Personally, working the grass clippings sounds like a heckuva lot of work, for little return. In my case, if I were feeding dry penned goats, that time would be better served walking out and chopping off an armload of tree limbs, with leaves and twigs attached. I've got a huge area of sacrificial trees... instead of just bushhogging em down (or chainsawing), I bend them over when the goats are feeding, and they strip the leaves quickly.


----------



## Ed Norman (Jun 8, 2002)

Well, we had to plant trees when we moved here. Now we have to protect the trees from the goats. So grass is a better option for us.


----------



## forphase1 (Aug 5, 2010)

texican said:


> Why not bypass the middleman (lawn mower) and let the goats do the 'mowing'.
> 
> Our goats eat anything green or brown... they don't just snip off leaves... they sever the ends of limbs, and eat the stem, twigs, and leaves.
> 
> Personally, working the grass clippings sounds like a heckuva lot of work, for little return. In my case, if I were feeding dry penned goats, that time would be better served walking out and chopping off an armload of tree limbs, with leaves and twigs attached. I've got a huge area of sacrificial trees... instead of just bushhogging em down (or chainsawing), I bend them over when the goats are feeding, and they strip the leaves quickly.


Because the goats have plenty of 'mowing' to do in their own fields.  I'm thinking of saving the dried grass clippings to feed in the winter, instead of having to buy so much hay. My goats arn't dry penned, they are free to run around on about 2 acres of land right now, and that acreage keeps expanding as I fix more of the fence.


----------



## wintrrwolf (Sep 29, 2009)

my few acres that my goats range has become overgrown, apparently Pygmybabies thinks I need more goats to mow it since the 5 does I have out there arent keeping it down. Seriously if you stand 5 feet or under you would be lost out there, anyone have a sythe I can borrow was thinking of chopping some down for winter treat as well...


----------



## motdaugrnds (Jul 3, 2002)

Pony, what is a "windrow" that permits you to fluff the cuttings?


----------



## fishhead (Jul 19, 2006)

I think if you cleaned the concrete pad you could use it for drying the grass.
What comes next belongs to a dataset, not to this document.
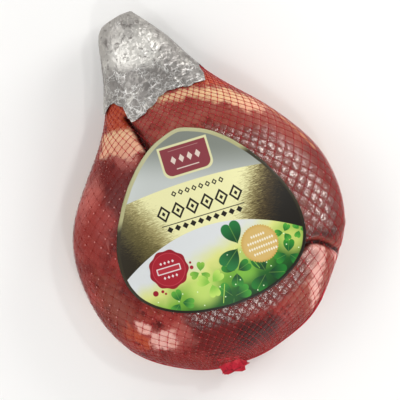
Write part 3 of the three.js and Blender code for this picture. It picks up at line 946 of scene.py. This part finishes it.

Take it directly to the pad and spread it out no more than an inch thick. Then I would turn it when I saw it starting to dry well. Do that a few times and it should be good.


----------



## Pony (Jan 6, 2003)

motdaugrnds said:


> Pony, what is a "windrow" that permits you to fluff the cuttings?


Just rows of grass. When we scythe the field, the grass goes off to one side in a row. We fluff that a couple of times (over a couple of days) until it's dry and ready to bale.


----------